Einreichen eines Asylgesuches wie auch die Ergreifung von damit zusammenhängenden Rechtsmitteln sind sogenannt "höchstpersönliche" Rechte, die ein nicht mündiger, aber urteilsfähiger Gesuchsteller ohne Zustimmung seines gesetzlichen Vertreters ausüben kann (vgl. BVGE 2011/39 E. 4.3.2). Urteilsfähig ist jeder, dem es nicht wegen seines Kindesalters oder infolge anderer Umstände an der Fähigkeit mangelt, vernunftgemäss zu handeln (Art. 16 ZGB). Vorliegend bestehen aufgrund der Akten keinerlei Anhaltspunkte, die zu Zweifeln an der Urteilsfähigkeit des Beschwerdeführers in Bezug auf das Einreichen des Asylgesuches oder auf die Erhebung der vorliegenden Beschwerde Anlass geben würden.

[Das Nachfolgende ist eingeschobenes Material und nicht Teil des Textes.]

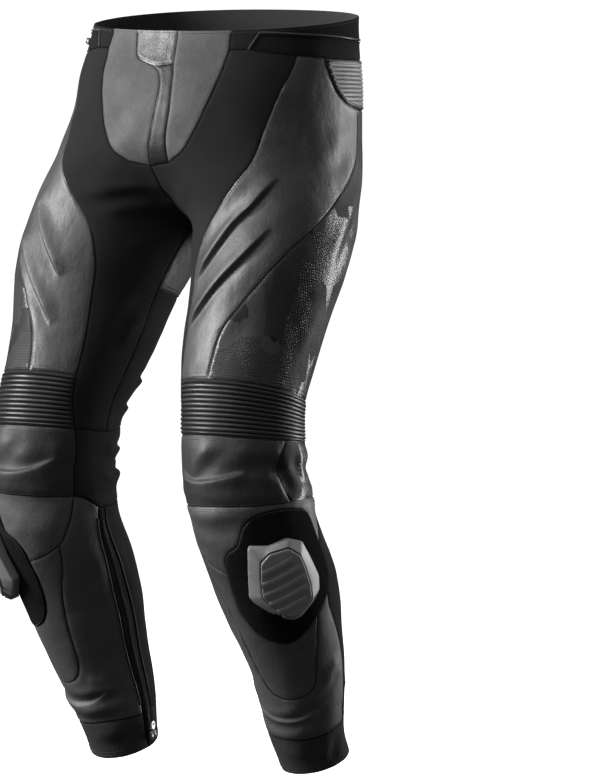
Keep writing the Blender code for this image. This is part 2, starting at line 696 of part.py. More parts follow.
KNEE_TOP, KNEE_BOTTOM = ((-145, 40), (441, 441)), ((-145, 40), (497, 497))
HIP_TOP, HIP_BOTTOM = ((-10, 20, 56), (41, 50, 58)), ((-10, 16, 30, 56), (104, 106, 108, 104))


def rib_lift(top, bottom, ribs, height):
    def lift(pattern):
        share = rib_share(pattern, top, bottom)
        return height * np.sin(np.pi * ribs * np.clip(share, 0, 1)) ** 2

    return lift


def rib_lines(entries, top, bottom, ribs, step):
    """A crest line along each rib and a valley line between ribs, kept off the panel's ends."""
    outline = outline_of(entries)
    flat = to_flat(outline[:, 0], outline[:, 1])
    bearing = np.linspace(outline[:, 0].min(), outline[:, 0].max(), 500)
    lines = []
    for k in range(1, 2 * ribs):
        share = k / (2 * ribs)
        high = np.interp(bearing, top[0], top[1])
        low = np.interp(bearing, bottom[0], bottom[1])
        run = np.stack([bearing, high + (low - high) * share], axis=1)
        spot = to_flat(run[:, 0], run[:, 1])
        keep = inside_polygon(spot, flat) & clear_of(spot, flat, True, 1.7)
        run = run[keep]
        lines.append(evenly(run, step))
    return lines


LEFT_AND_RIGHT = (("L", False), ("R", True))
PANELS = {
    "stretch_front": (
        "knit_stretch", "zip_stretch", "stretch_thigh", "stretch_ribs", "-stretch_bend", "-inseam_lower",
        "-inseam_upper", "-front_top", "-fly_end", "-yoke_stretch",
    ),
    "thigh": ("zip_thigh", "thigh_hip", "thigh_outer", "-thigh_ribs", "-stretch_thigh"),
    "hip_ribs": ("zip_hip", "-hip_seat", "-hip_outer", "-thigh_hip"),
    "outer_thigh": ("hip_outer", "outer_seat", "outer_back", "-outer_bend", "-outer_ribs", "-thigh_outer"),
    "seat": ("zip_seat", "back_top", "inseam_upper:turn", "-seat_back", "-outer_seat", "hip_seat"),
    "thigh_back": ("seat_back", "inseam_lower:turn", "-back_bend", "-outer_back"),
    "knee_ribs": ("thigh_ribs", "outer_ribs", "ribs_end", "-ribs_side", "-ribs_knee", "-stretch_ribs"),
    "knee": ("ribs_knee", "knee_side", "-knee_cup", "-knee_bend"),
    "knee_outer": ("ribs_side", "side_bend", "-side_cup", "-knee_side"),
    "knee_back": (
        "stretch_bend:turn", "knee_bend:turn", "-bend_shin:turn", "-bend_zip:turn", "-bend_calf", "-side_bend",
        "-ribs_end", "outer_bend", "back_bend",
    ),
    "knee_cup": ("knee_cup", "side_cup", "-cup_calf", "pad_cup", "-cup_front", "-cup_shin"),
    "shin_front": ("cup_front", "pad_front", "-front_shin"),
    "shin": ("bend_shin", "cup_shin", "front_shin", "pad_shin", "shin_calf", "-shin_cuff", "-shin_zip"),
    "calf": ("bend_calf", "calf_zip:turn", "-calf_cuff", "-shin_calf", "pad_calf", "cup_calf"),
    "calf_zip": ("bend_zip", "shin_zip", "cuff_zip", "-zip_hem", "-zip_cuff", "-calf_zip"),
    "cuff": ("shin_cuff", "calf_cuff", "zip_cuff:turn", "-cuff_hem", "-cuff_zip"),
    "slider_pad": ("pad_cup", "pad_front", "pad_shin", "pad_calf"),
}
YOKE_L = ("yoke_top", "yoke_knit", "yoke_stretch", "-fly_yoke", "-tab_yoke")
YOKE_R = (
    "yoke_top_other", "yoke_knit", "yoke_stretch", "fly_end", "-fly_foot:front", "-fly_other:front", "-tab_other:front",
)
FLY = ("tab_fly", "fly_yoke", "fly_end", "-fly_foot", "-fly_other")
TAB = ("tab_top", "tab_yoke", "-tab_fly", "-tab_other")
KNIT = (
    "knit_top", "-knit_top:back", "yoke_knit:back", "knit_stretch:back", "knit_end:back", "knit_zip:back",
    "-knit_zip", "-knit_end", "-knit_stretch", "-yoke_knit",
)
BAND = (
    "knit_end", "knit_zip", "-knit_zip:back", "-knit_end:back", "zip_stretch:back", "zip_thigh:back", "zip_hip:back",
    "zip_seat:back", "-zip_seat", "-zip_hip", "-zip_thigh", "-zip_stretch",
)

# The hard slider on the knee's pad: outline of its foot, and the heights of its parts over the cloth.
PAD_LIFT = 1.5
SLIDER_FOOT = (
    (-61, 603), (-67, 629), (-73, 654), (-70, 661), (-61, 673), (-49, 685), (-44, 688), (-37, 686),
    (-24, 674), (-16, 665), (-12.5, 650), (-14, 626), (-17, 608), (-27, 602), (-45, 606),
)
SLIDER_MIDDLE = (-43.0, 645.0)
SLIDER_RIM, SLIDER_TOP, FACE_TOP = 13.0, 19.0, 21.5
REST_GAP = 0.4


def shrunk(loop, across, down):
    loop = np.array(loop, float)
    middle = np.array(SLIDER_MIDDLE)
    return middle + (loop - middle) * np.array([across, down])


def pad_and_slider(side, mirrored):
    """The hook-and-loop pad, the slider that rests on it, made from the pad's points moved out, and the slider's face."""
    outline = outline_of(PANELS["slider_pad"])
    foot = np.array(SLIDER_FOOT, float)
    shoulder = shrunk(foot, 0.72, 0.93)
    face = shrunk(foot, 0.62, 0.87)
    loops = [np.vstack([loop, loop[:1]]) for loop in (foot, shoulder, face)]
    lines = [loop[:-1] for loop in loops]
    grid = grid_points(outline, loops, 13.0)
    pattern = np.vstack([outline] + lines + [grid])
    flat = to_flat(pattern[:, 0], pattern[:, 1])
    edges = []
    start = 0
    for count in [len(outline)] + [len(line) for line in lines]:
        edges.extend((start + i, start + (i + 1) % count) for i in range(count))
        start += count
    found = delaunay_2d_cdt([Vector(p) for p in flat], edges, [], 1, 1e-4)
    order = [olds[0] for olds in found[3]]
    triangles = np.array([[order[i] for i in face_of] for face_of in found[2]])
    a, b, c = flat[triangles[:, 0]], flat[triangles[:, 1]], flat[triangles[:, 2]]
    turned = (b[:, 0] - a[:, 0]) * (c[:, 1] - a[:, 1]) - (b[:, 1] - a[:, 1]) * (c[:, 0] - a[:, 0])
    triangles[turned < 0] = triangles[turned < 0][:, ::-1]
    placed = place(pattern[:, 0], pattern[:, 1])
    normals = outward(placed, pattern[:, 1])
    edge, _ = inset_points(outline, HALF_GAP)
    placed[: len(outline)] = edge
    points, faces = closed_over(
        placed + normals * PAD_LIFT, placed - normals * LEATHER, triangles, list(range(len(outline)))
    )
    add_piece("slider_pad_" + side, points, faces, mirrored)
    first = len(outline)
    second = first + len(foot)
    third = second + len(foot)
    centres = flat[triangles].mean(axis=1)
    for name, begin, base, rim, rest in (
        ("knee_slider_", first, PAD_LIFT + REST_GAP, SLIDER_RIM, SLIDER_TOP),
        ("slider_face_", third, SLIDER_TOP + REST_GAP, FACE_TOP, FACE_TOP),
    ):
        loop = list(range(begin, begin + len(foot)))
        chosen = triangles[inside_polygon(centres, flat[loop])]
        height = np.full(len(pattern), rest)
        height[loop] = rim
        low = placed + normals * base
        high = placed + normals * height[:, None]
        if loop_turns_left(flat[loop]):
            rim_run = loop
        else:
            rim_run = loop[::-1]
        points, faces = closed_over(high, low, chosen, rim_run)
        add_piece(name + side, points, faces, mirrored)


def loop_turns_left(flat):
    ahead = np.roll(flat, -1, axis=0)
    return (flat[:, 0] * ahead[:, 1] - flat[:, 1] * ahead[:, 0]).sum() > 0


def frame_at(bearing, drop, heading):
    """A point on the cloth with three directions: across, along the heading in the cloth, and out."""
    here = place(bearing, drop)
    out = outward(here[None], np.array([drop]))[0]
    ahead = place(bearing + heading[0], drop + heading[1]) - here
    along = ahead - out * (ahead @ out)
    along /= np.linalg.norm(along)
    return here, np.cross(along, out), along, out


def extruded(name, profile, start, end, frame, mirrored, origin=None):
    """A solid from a profile of (first, second) run between two values of the third of the frame's directions."""
    here, first, second, third = frame
    points = []
    for level in (start, end):
        points.extend(here + first * p[0] + second * p[1] + third * level for p in profile)
    count = len(profile)
    faces = [tuple(reversed(range(count))), tuple(range(count, 2 * count))]
    faces += [(i, (i + 1) % count, (i + 1) % count + count, i + count) for i in range(count)]
    points = np.array(points)
    solid_sign = np.linalg.det(np.stack([first, second, third]))
    if (solid_sign > 0) != loop_turns_left(np.array(profile, float)):
        faces = [tuple(reversed(face)) for face in faces]
    add_piece(name, points, faces, mirrored, origin)


SLIDER_PROFILE = (
    (-4.2, 0.6), (4.2, 0.6), (4.2, 3.4), (3.6, 5.6), (2.4, 5.6),
    (2.4, 3.3), (-2.4, 3.3), (-2.4, 5.6), (-3.6, 5.6), (-4.2, 3.4),
)
PULL_PROFILE = (
    (-2.0, -0.8), (2.0, -0.8), (2.0, 5.5), (2.9, 7.0), (2.9, 15.0),
    (2.2, 16.0), (-2.2, 16.0), (-2.9, 15.0), (-2.9, 7.0), (-2.0, 5.5),
)
HINGE_HEIGHT = 4.5
PULL_HALF = 0.7


def slider_and_pull(names, bearing, drop, heading, mirrored, lifted=0.0):
    """A zip slider with two rails, and its pull between them on a hinge across the rails."""
    here, across, along, out = frame_at(bearing, drop, heading)
    here = here + out * lifted
    extruded(names[0], SLIDER_PROFILE, -4.5, 5.5, (here, across, out, along), mirrored)
    hinge = here + along * 3.5 + out * HINGE_HEIGHT
    flip = np.array([-1.0, 1.0, 1.0]) if mirrored else np.ones(3)
    extruded(names[1], PULL_PROFILE, -PULL_HALF, PULL_HALF, (hinge, across, along, out), mirrored, hinge * flip)


def zip_lift(pattern):
    return np.full(len(pattern), 1.2)


def middle_of(first, second, count):
    """A line midway between two seams that run the same way."""
    share = np.linspace(0, 1, count)
    runs = []
    for seam in (first, second):
        run = np.linspace(0, 1, len(seam))
        runs.append(np.stack([np.interp(share, run, seam[:, 0]), np.interp(share, run, seam[:, 1])], axis=1))
    return (runs[0] + runs[1]) / 2


for old in list(bpy.data.objects):
    bpy.data.objects.remove(old)
garment = bpy.data.objects.new("garment", None)
bpy.context.scene.collection.objects.link(garment)

panel("waistband_knit", KNIT, STRETCH)
panel("connector_band", BAND, LEATHER)
panel("yoke_L", YOKE_L, LEATHER)
panel("yoke_R", YOKE_R, LEATHER, mirrored=True)
panel("fly_placket", FLY, LEATHER)
panel("waist_tab", TAB, LEATHER)
zip_runs = [np.vstack([SAMPLED[a], SAMPLED[b][1:]]) for a, b in (("shin_zip", "cuff_zip"), ("calf_zip", "zip_cuff"))]
teeth_line = middle_of(zip_runs[0], zip_runs[1], 19)[1:-1]
for side, mirrored in LEFT_AND_RIGHT:
    knee_lines = rib_lines(PANELS["knee_ribs"], KNEE_TOP, KNEE_BOTTOM, KNEE_RIBS, 18.0)
    hip_lines = rib_lines(PANELS["hip_ribs"], HIP_TOP, HIP_BOTTOM, HIP_RIBS, 22.0)
    plain = ("stretch_front", "outer_thigh", "knee_outer", "knee_cup", "shin_front", "cuff")
    for name in plain:
        wall = STRETCH if name in ("stretch_front", "cuff") else LEATHER
        panel(f"{name}_{side}", PANELS[name], wall, mirrored=mirrored)
    for name in ("thigh", "knee"):
        key = f"{name}_{side}"
        panel(key, PANELS[name], LEATHER, fold_lift(key), fold_lines(key), mirrored=mirrored)
    for name in ("seat", "thigh_back", "shin"):
        panel(f"{name}_{side}", PANELS[name], LEATHER, fold_lift(name), fold_lines(name), mirrored=mirrored)
    for name in ("knee_back", "calf"):
        panel(f"{name}_{side}", PANELS[name], STRETCH, fold_lift(name), fold_lines(name), mirrored=mirrored)
    knee_raise = rib_lift(KNEE_TOP, KNEE_BOTTOM, KNEE_RIBS, 2.2)
    hip_raise = rib_lift(HIP_TOP, HIP_BOTTOM, HIP_RIBS, 2.0)
    panel(f"knee_ribs_{side}", PANELS["knee_ribs"], LEATHER, knee_raise, knee_lines, 500.0, mirrored)
    panel(f"hip_ribs_{side}", PANELS["hip_ribs"], LEATHER, hip_raise, hip_lines, 500.0, mirrored)
    panel(f"calf_zip_{side}", PANELS["calf_zip"], LEATHER, zip_lift, [teeth_line], 500.0, mirrored)
    pad_and_slider(side, mirrored)
    slider_and_pull((f"calf_slider_{side}", f"calf_pull_{side}"), -178.8, 880.0, (0.0, -10.0), mirrored, 1.2)
slider_and_pull(("connector_slider", "connector_pull"), -24.0, 22.0, (10.0, 4.0), True, -0.2)
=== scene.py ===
"""Looks of the motorcycle trousers: every sewn piece as a fine sheet over its solid, with seams, folds, ribs, stitches, zips and sliders.
Lengths in the tables are millimetres. A point on the cloth is named by its bearing round the leg and its drop below the waist."""

import json
import math

import bpy
import numpy as np
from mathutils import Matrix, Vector
from mathutils.geometry import delaunay_2d_cdt

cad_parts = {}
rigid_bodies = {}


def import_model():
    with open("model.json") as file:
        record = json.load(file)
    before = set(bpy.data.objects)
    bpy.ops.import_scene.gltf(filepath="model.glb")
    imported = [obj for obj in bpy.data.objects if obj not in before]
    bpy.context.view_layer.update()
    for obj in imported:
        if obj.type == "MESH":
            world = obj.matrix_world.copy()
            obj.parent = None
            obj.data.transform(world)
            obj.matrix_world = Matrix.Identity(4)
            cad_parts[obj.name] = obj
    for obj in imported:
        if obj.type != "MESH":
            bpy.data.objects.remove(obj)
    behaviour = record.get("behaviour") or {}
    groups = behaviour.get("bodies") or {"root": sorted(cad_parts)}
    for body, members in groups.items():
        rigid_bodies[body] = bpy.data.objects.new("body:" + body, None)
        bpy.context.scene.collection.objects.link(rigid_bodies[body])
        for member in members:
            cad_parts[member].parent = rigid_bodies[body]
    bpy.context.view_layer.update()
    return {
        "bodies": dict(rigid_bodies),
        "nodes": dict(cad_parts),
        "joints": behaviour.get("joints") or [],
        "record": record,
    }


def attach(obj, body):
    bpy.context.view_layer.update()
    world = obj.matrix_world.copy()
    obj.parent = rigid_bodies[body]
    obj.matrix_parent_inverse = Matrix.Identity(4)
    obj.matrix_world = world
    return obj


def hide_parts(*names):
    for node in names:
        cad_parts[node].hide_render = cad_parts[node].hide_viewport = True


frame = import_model()

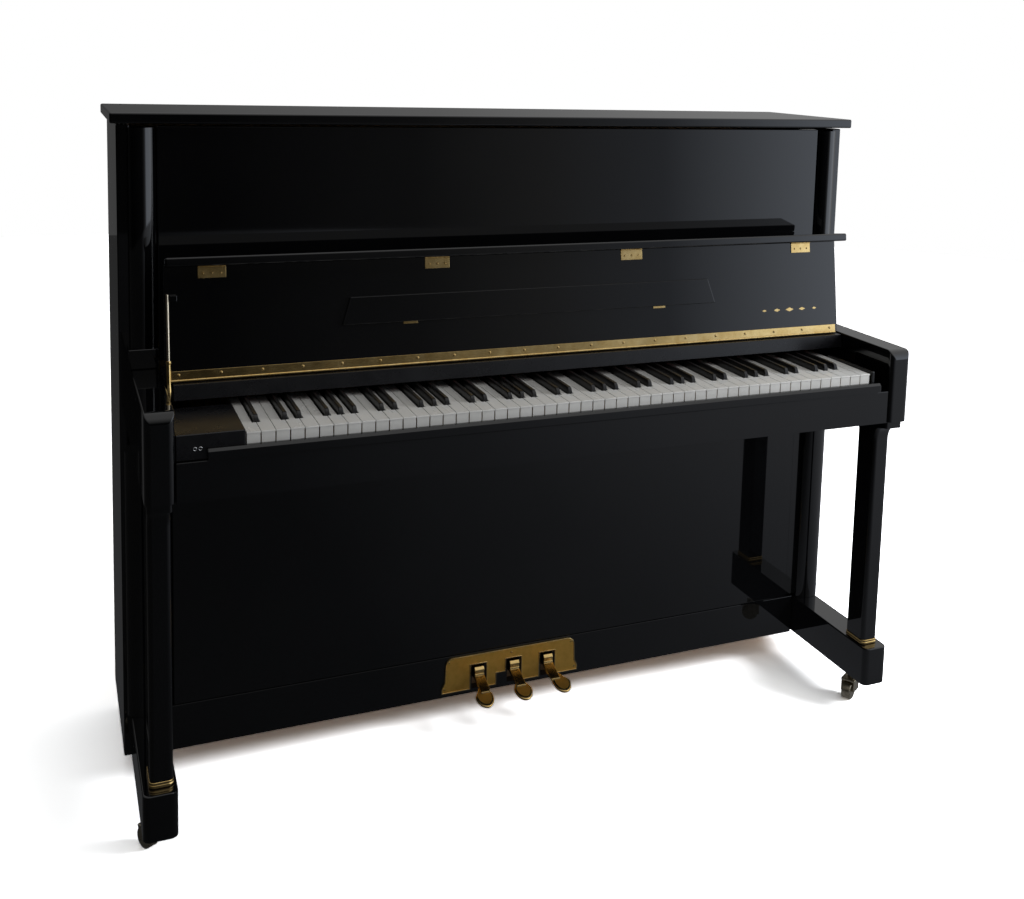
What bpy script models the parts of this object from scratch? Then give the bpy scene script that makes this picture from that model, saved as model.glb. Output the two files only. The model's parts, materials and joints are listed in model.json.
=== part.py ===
"""Upright piano: black gloss case, hinged fall with folding lip and music ledge, three pedals, casters.

Metres. X is the width (bass end negative), Y runs from the player (negative) to the back, Z is up from
the floor. Depths in this file are given from the front edge of the white keys and are shifted by
KEYS_TO_CENTRE when a piece is made, so that the finished piano stands centred on the origin.
"""
import bpy
import bmesh
from math import cos, sin, pi, radians
from mathutils import Matrix, Vector

# ---- overall size ----
KEYS_TO_CENTRE = 0.29175
HEIGHT = 1.240
LID_HALF = 0.7645
LID_FRONT = 0.2660
LID_BACK = 0.5980
LID_UNDER = 1.2212
SIDE_OUT = 0.7535
SIDE_IN = 0.7315
SIDE_FRONT = 0.2910
SIDE_BACK = 0.5940
CASE_BOTTOM = 0.0605

# ---- keyboard ----
WHITE_COUNT = 52
WHITE_PITCH = 1.225 / WHITE_COUNT
KEYBOARD_SHIFT = 0.034
KEYS_LEFT = KEYBOARD_SHIFT - 1.225 / 2
KEYS_RIGHT = KEYBOARD_SHIFT + 1.225 / 2
KEY_TOP = 0.7436
KEY_THICK = 0.0215
KEY_LENGTH = 0.385
BLACK_HEIGHT = 0.0115
BLACK_FRONT = 0.0510
BLACK_HALF = 0.0050
KEY_GAP = 0.0010
BALANCE_PIN = 0.235

# ---- key bed, arms, legs, toes ----
BED_HALF = 0.6875
BED_FRONT = -0.0095
BED_TOP = 0.7065
ARM_IN = 0.6881
ARM_OUT = 0.7351
ARM_TOP = 0.7900
ARM_BOTTOM = 0.6410
ARM_FRONT = -0.0135
ARM_CORNER = 0.0065
LEG_MID = 0.7103
LEG_HALF = 0.0188
LEG_FRONT = 0.0295
LEG_BACK = 0.0840
LEG_CORNER = 0.0085
COVE_SHARE = 0.54
TOE_IN = 0.6855
TOE_OUT = 0.7414
TOE_TOP = 0.1460
TOE_BOTTOM = 0.0650
TOE_FRONT = 0.0090
TOE_CORNER = 0.0120

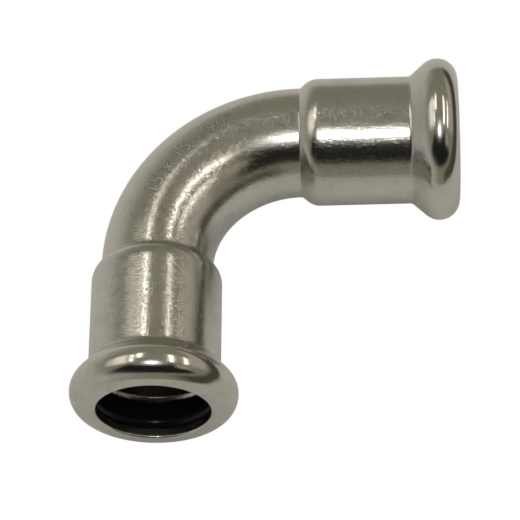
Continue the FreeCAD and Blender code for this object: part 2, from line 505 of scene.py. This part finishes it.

Infolgedessen ist von seiner Urteilswie auch Prozessfähigkeit auszugehen. Zudem wurde die Anhörung im Beisein der Vertrauensperson durchgeführt. Des Weiteren eröffnete sie ihm die angefochtene Verfügung und erläuterte den Inhalt sowie die Beschwerdefrist. Die Interessen des Beschwerdeführers sind somit hinreichend gewahrt worden.

3.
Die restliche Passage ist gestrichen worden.